“The Eternal is your dwelling place, and underneath are the everlasting arms.” Deuteronomy. 33:27
On occasions when I am alone and in a particular frame of mind, a steady stream of faces moves across my memory.
Some of them did not tell me their names, some gave false names. The troubles they were tortured into telling were true enough.
The hurt. The awful sense of inadequacy. The lostness, the failure, fear, guilt, despair, panic. The pain of being ripped apart by powers too terrible to comprehend, not knowing what to do, or how to go on, whether to go on.
So what do I say to them? Different things, of course, as circumstances differ, but it really all boils down to one essential truth; in life’s extremities, facing intolerable situations with impossible alternatives, there is hope!
The wisdom of the ages from Baha’i to Zoroaster come together at this point. It is a core concept of the cosmos. In the Judaeo-Christian package that hope is described metaphorically as “The Everlasting Arms.”
It is those Everlasting Arms I talked to them about, but rarely in religious terms. I have no stomach or time for pious platitudes.
It was important that they hear it, not in auditory capture of ancient texts, but hearing with the ears of the soul. When I talked to them about it I heard it again myself. I need to hear it, because I am one of them. I may not need it today, but I will tomorrow, and I want to remember when my time comes, again.
We err if we think the Everlasting Arms are mystical, mysterious, a divine rescue, God’s response to a 9-1-1 prayer. The Everlasting Arms frequently have a remarkably human look about them.
Years ago a physician colleague talked to me about a patient who, despite his best efforts, continued to get worse for no apparent clinical reason. His wife’s death sucked all reason to live out of him. He was angry with his physician, with himself, with God, with everything and everybody.
He was courteous enough but I couldn’t talk to him on his terms. I’d never been where he was, and I was getting nowhere.
I called for help from another man who had experienced a similar loss, and he did for our patient what two doctors could not do. The man found a lady friend, took dancing lessons, and got back to living. The physician discharged him. His Everlasting Arms were those of a 63-year-old plumber.
Some day you will be called upon to be the everlasting arms of someone who has dashed his or her foot against a stone.
Some day they will be your hands, reaching out to steady some soul stumbling in the dark, sliding into despair, whose strength is gone and you must carry him a while, if you will. Don’t miss it!
Empty vodka bottle on the table, bleary eyes watching the paramedic patching up his wife’s battered face, slurring words, “Yeah, I roughed her up a little, but God knows I didn’t mean to do THAT!” For him, for them, there were the Everlasting Arms.
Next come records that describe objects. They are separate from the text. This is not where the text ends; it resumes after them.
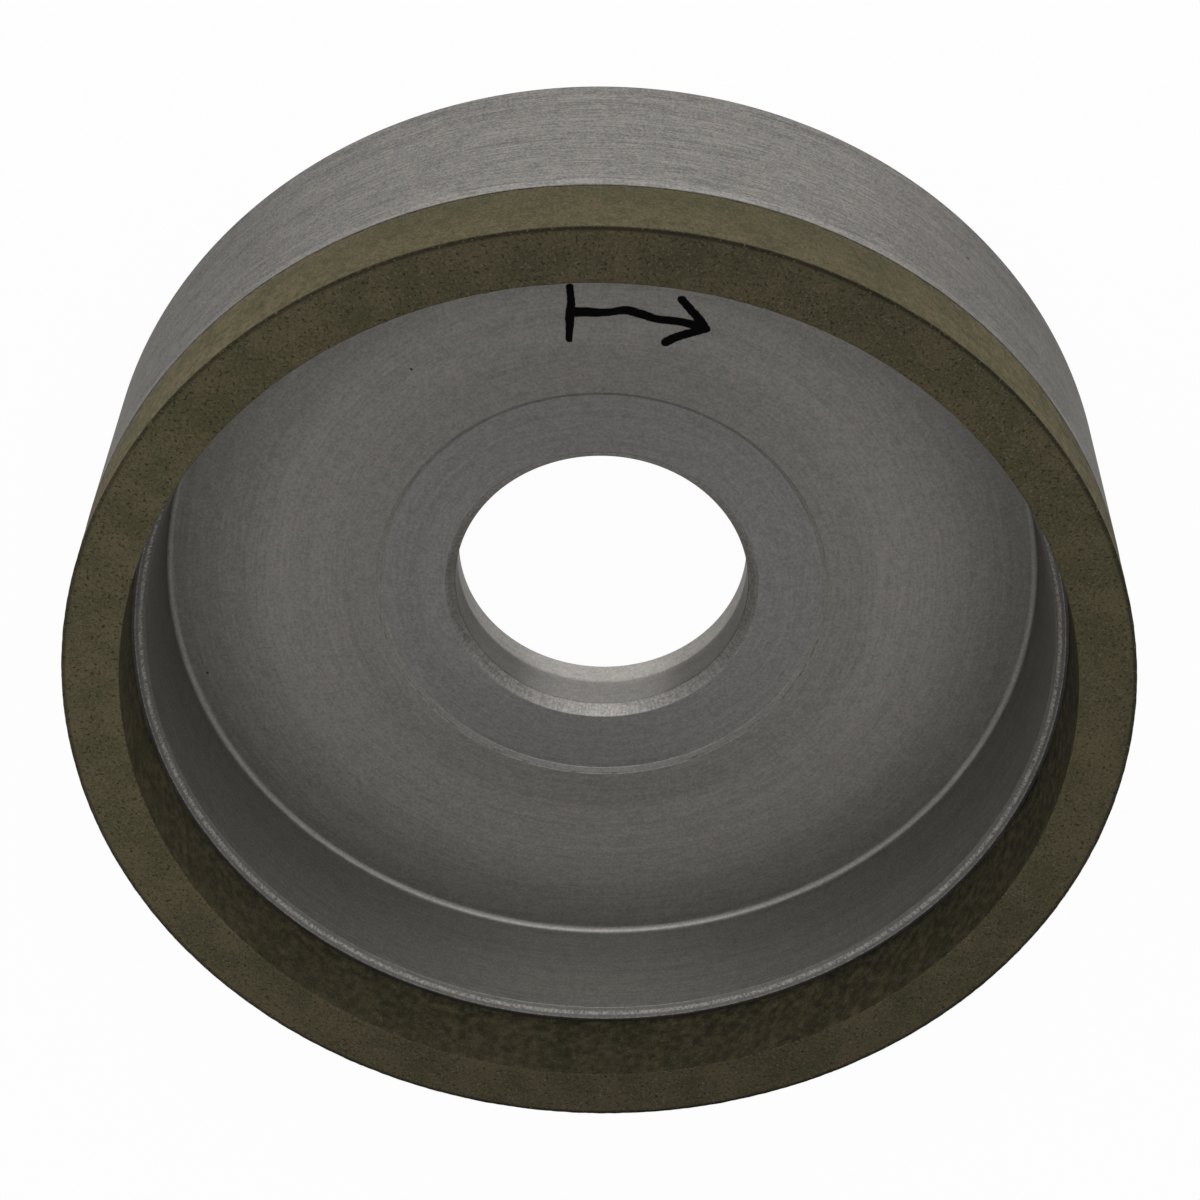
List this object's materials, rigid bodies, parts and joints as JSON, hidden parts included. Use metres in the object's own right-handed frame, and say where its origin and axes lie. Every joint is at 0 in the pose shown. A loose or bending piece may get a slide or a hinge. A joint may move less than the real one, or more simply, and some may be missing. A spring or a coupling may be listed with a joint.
{
  "type": "cup grinding wheel",
  "caption": "Straight cup grinding wheel: a turned metal cup with a central bore and a shallow washer seat carries a moulded abrasive ring on its rim.",
  "frame": {"origin": "centre of the flat back face, on the bore's axis", "axes": "+Z along the bore's axis, from the back face towards the open side and the abrasive face; the wheel is round, so +X and +Y may be any two directions square to it"},
  "size_m": [0.11, 0.11, 0.0327],
  "materials": {
    "turned_aluminium": "fine turned, dull",
    "bonded_abrasive": "matt, fine-grained"
  },
  "bodies": {
    "root": {"body": "turned_aluminium", "abrasive_ring": "bonded_abrasive"}
  },
  "joints": []
}
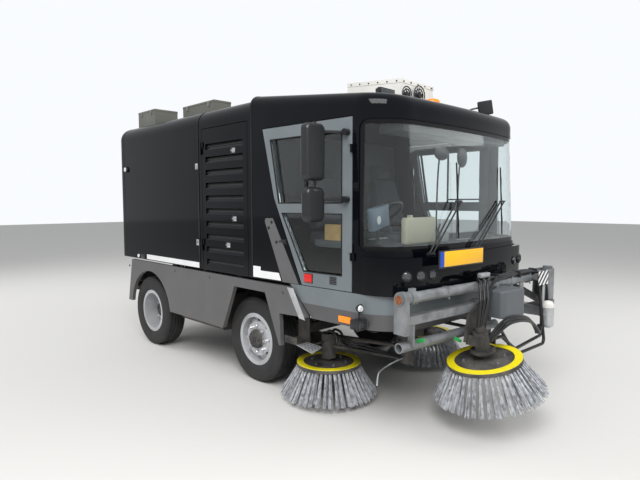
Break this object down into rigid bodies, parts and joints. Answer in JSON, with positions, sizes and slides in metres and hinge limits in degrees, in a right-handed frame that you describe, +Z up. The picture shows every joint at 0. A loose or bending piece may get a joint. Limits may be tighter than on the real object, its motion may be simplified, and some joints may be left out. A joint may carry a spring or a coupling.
{
  "type": "compact road sweeper",
  "caption": "Compact road sweeper with forward cab, side brushes, a third brush on a boom across the nose, louvred engine bay and tipping rear hopper.",
  "frame": {"origin": "on the ground, on the centre line, half way along the machine", "axes": "+X the machine's left, +Y towards its tail, +Z up; the nose looks along -Y"},
  "size_m": [2.72, 5.12, 2.7949],
  "materials": {
    "body_black": "gloss black paint",
    "panel_grey": "semi-gloss blue-grey paint",
    "skirt_grey": "satin dark grey paint",
    "cover_grey": "blue-grey moulded plastic",
    "box_grey": "dull grey-brown paint",
    "cooler_white": "white paint",
    "trim_black": "matte black plastic",
    "hose_black": "black hydraulic hose",
    "frame_black": "satin black paint",
    "galvanised": "worn galvanised steel",
    "engine_grey": "dull grey casting",
    "rod_steel": "polished hard chrome",
    "glass": "lightly tinted glazing",
    "tyre": "black rubber",
    "rim_silver": "silver painted steel",
    "bristle": "steel-grey bristles",
    "seat_fabric": "black woven cloth",
    "lamp_lens": "clear and amber lenses"
  },
  "bodies": {
    "chassis": {"chassis_frame": "frame_black", "body_mounts": "frame_black", "engine_block": "engine_grey", "front_axle": "frame_black", "rear_axle": "frame_black", "skirt_right": "skirt_grey", "skirt_left": "skirt_grey", "cab_shell": "body_black", "cab_roof": "body_black", "windscreen": "glass", "dash": "trim_black", "seat_driver": "seat_fabric", "seat_mate": "seat_fabric", "nose_panel": "body_black", "front_band": "panel_grey", "front_bumper": "skirt_grey", "engine_housing": "body_black", "side_tanks": "frame_black", "suction_mouth": "frame_black", "rear_bumper": "frame_black", "ac_unit": "cooler_white", "lamps": "lamp_lens", "wipers": "trim_black", "boom_bracket": "galvanised"},
    "knuckle_right": {"knuckle_right": "frame_black"},
    "knuckle_left": {"knuckle_left": "frame_black"},
    "wheel_front_right": {"tyre_front_right": "tyre", "rim_front_right": "rim_silver"},
    "wheel_front_left": {"tyre_front_left": "tyre", "rim_front_left": "rim_silver"},
    "wheel_rear_right": {"tyre_rear_right": "tyre", "rim_rear_right": "rim_silver"},
    "wheel_rear_left": {"tyre_rear_left": "tyre", "rim_rear_left": "rim_silver"},
    "door_right": {"door_right": "panel_grey", "door_glass_right": "glass", "mirror_right": "trim_black"},
    "door_left": {"door_left": "panel_grey", "door_glass_left": "glass", "mirror_left": "trim_black"},
    "louvre_door_right": {"louvre_door_right": "body_black"},
    "louvre_door_left": {"louvre_door_left": "body_black"},
    "hopper": {"hopper_shell": "body_black", "roof_boxes": "box_grey"},
    "hopper_door": {"hopper_door": "body_black"},
    "ram_barrels": {"ram_barrels": "frame_black"},
    "ram_rods": {"ram_rods": "rod_steel"},
    "brush_arm_right": {"brush_arm_right": "frame_black"},
    "brush_arm_left": {"brush_arm_left": "frame_black"},
    "brush_right": {"brush_right": "bristle"},
    "brush_left": {"brush_left": "bristle"},
    "boom_post": {"boom_post": "galvanised"},
    "boom_arm": {"boom_arm": "galvanised", "boom_head": "frame_black", "boom_box": "cover_grey", "boom_hoses": "hose_black"},
    "lift_barrel": {"lift_barrel": "frame_black"},
    "lift_rod": {"lift_rod": "rod_steel"},
    "brush_front": {"brush_front": "bristle"}
  },
  "joints": [
    {"name": "steer_right", "type": "hinge", "parent": "chassis", "child": "knuckle_right", "pos_m": [-0.76, -0.136, 0.4], "axis": [0, 0, 1], "range_deg": [-28, 28]},
    {"name": "steer_left", "type": "hinge", "parent": "chassis", "child": "knuckle_left", "pos_m": [0.76, -0.136, 0.4], "axis": [0, 0, 1], "range_deg": [-28, 28]},
    {"name": "wheel_front_right", "type": "hinge", "parent": "knuckle_right", "child": "wheel_front_right", "pos_m": [-0.8455, -0.136, 0.4], "axis": [1, 0, 0], "continuous": true},
    {"name": "wheel_front_left", "type": "hinge", "parent": "knuckle_left", "child": "wheel_front_left", "pos_m": [0.8455, -0.136, 0.4], "axis": [1, 0, 0], "continuous": true},
    {"name": "wheel_rear_right", "type": "hinge", "parent": "chassis", "child": "wheel_rear_right", "pos_m": [-0.9375, 1.754, 0.4], "axis": [1, 0, 0], "continuous": true},
    {"name": "wheel_rear_left", "type": "hinge", "parent": "chassis", "child": "wheel_rear_left", "pos_m": [0.9375, 1.754, 0.4], "axis": [1, 0, 0], "continuous": true},
    {"name": "door_right", "type": "hinge", "parent": "chassis", "child": "door_right", "pos_m": [-1.046, -1.429, 1.65], "axis": [0, 0, 1], "range_deg": [0, 75]},
    {"name": "door_left", "type": "hinge", "parent": "chassis", "child": "door_left", "pos_m": [1.046, -1.429, 1.65], "axis": [0, 0, -1], "range_deg": [0, 75]},
    {"name": "louvre_door_right", "type": "hinge", "parent": "chassis", "child": "louvre_door_right", "pos_m": [-1.0945, 0.531, 1.7], "axis": [0, 0, -1], "range_deg": [0, 90]},
    {"name": "louvre_door_left", "type": "hinge", "parent": "chassis", "child": "louvre_door_left", "pos_m": [1.0945, 0.531, 1.7], "axis": [0, 0, 1], "range_deg": [0, 90]},
    {"name": "hopper_tip", "type": "hinge", "parent": "chassis", "child": "hopper", "pos_m": [0, 2.264, 0.93], "axis": [-1, 0, 0], "range_deg": [0, 45]},
    {"name": "hopper_door", "type": "hinge", "parent": "hopper", "child": "hopper_door", "pos_m": [0, 2.317, 2.63], "axis": [1, 0, 0], "range_deg": [0, 90]},
    {"name": "ram_swing", "type": "hinge", "parent": "chassis", "child": "ram_barrels", "pos_m": [0, 2.014, 0.55], "axis": [-1, 0, 0], "range_deg": [0, 22.23]},
    {"name": "ram_slide", "type": "slide", "parent": "ram_barrels", "child": "ram_rods", "axis": [0, -0.4657, 0.8849], "range_m": [0, 0.2726]},
    {"name": "brush_arm_right", "type": "hinge", "parent": "chassis", "child": "brush_arm_right", "pos_m": [-0.62, -1.636, 0.5], "axis": [0, 0, -1], "range_deg": [0, 22]},
    {"name": "brush_arm_left", "type": "hinge", "parent": "chassis", "child": "brush_arm_left", "pos_m": [0.62, -1.636, 0.5], "axis": [0, 0, 1], "range_deg": [0, 22]},
    {"name": "brush_right", "type": "hinge", "parent": "brush_arm_right", "child": "brush_right", "pos_m": [-0.735, -0.891, 0.31], "axis": [0, 0, 1], "continuous": true},
    {"name": "brush_left", "type": "hinge", "parent": "brush_arm_left", "child": "brush_left", "pos_m": [0.735, -0.891, 0.31], "axis": [0, 0, 1], "continuous": true},
    {"name": "boom_swing", "type": "hinge", "parent": "chassis", "child": "boom_post", "pos_m": [0.88, -2.086, 0.95], "axis": [0, 0, 1], "range_deg": [0, 110]},
    {"name": "boom_lift", "type": "hinge", "parent": "boom_post", "child": "boom_arm", "pos_m": [0.78041, -2.07694, 1.03], "axis": [0.0906, 0.9959, 0], "range_deg": [-6, 0]},
    {"name": "lift_swing", "type": "hinge", "parent": "boom_post", "child": "lift_barrel", "pos_m": [0.76547, -2.07558, 0.8], "axis": [0.0906, 0.9959, 0], "range_deg": [-5.09, 0.05]},
    {"name": "lift_slide", "type": "slide", "parent": "lift_barrel", "child": "lift_rod", "axis": [-0.9196, 0.0837, 0.3838], "range_m": [-0.0237, 0.0005]},
    {"name": "brush_front", "type": "hinge", "parent": "boom_arm", "child": "brush_front", "pos_m": [-0.32612, -2.12083, 0.513], "axis": [-0.1838, 0.077, 0.98], "continuous": true}
  ],
  "couplings": [
    {"joint": "steer_left", "follows": "steer_right", "ratio": 1},
    {"joint": "ram_swing", "follows": "hopper_tip", "ratio": 0.49288},
    {"joint": "ram_slide", "follows": "hopper_tip", "m_per_rad": 0.34645},
    {"joint": "lift_swing", "follows": "boom_lift", "ratio": 0.84034},
    {"joint": "lift_slide", "follows": "boom_lift", "m_per_rad": 0.22111}
  ]
}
White knuckles gripping the bed rail. A Catholic nun, Marine Corps Drill Sergeant, Baptist preacher and a terrified mother, their anxious eyes fixed on a tiny body whose breathing grew slower and slower and finally stopped. The pain was unbearable, but the Everlasting Arms were there for them.
Beige carpet soaking up blood from the big man’s self-inflicted wound. His angry eyes found the priest: “Who the Hell sent for you?” But for him the Everlasting Arms would come, unbidden.
Readily recognized woman’s voice, public voice, cultured accents not quite masking an about-to-explode inner tension, speaking softly into the phone: “I’ve done a terrible thing, I must talk to someone, but please, don’t tell me I have to pray.”
I didn’t, but the Everlasting Arms still came around to do their thing. It does happen!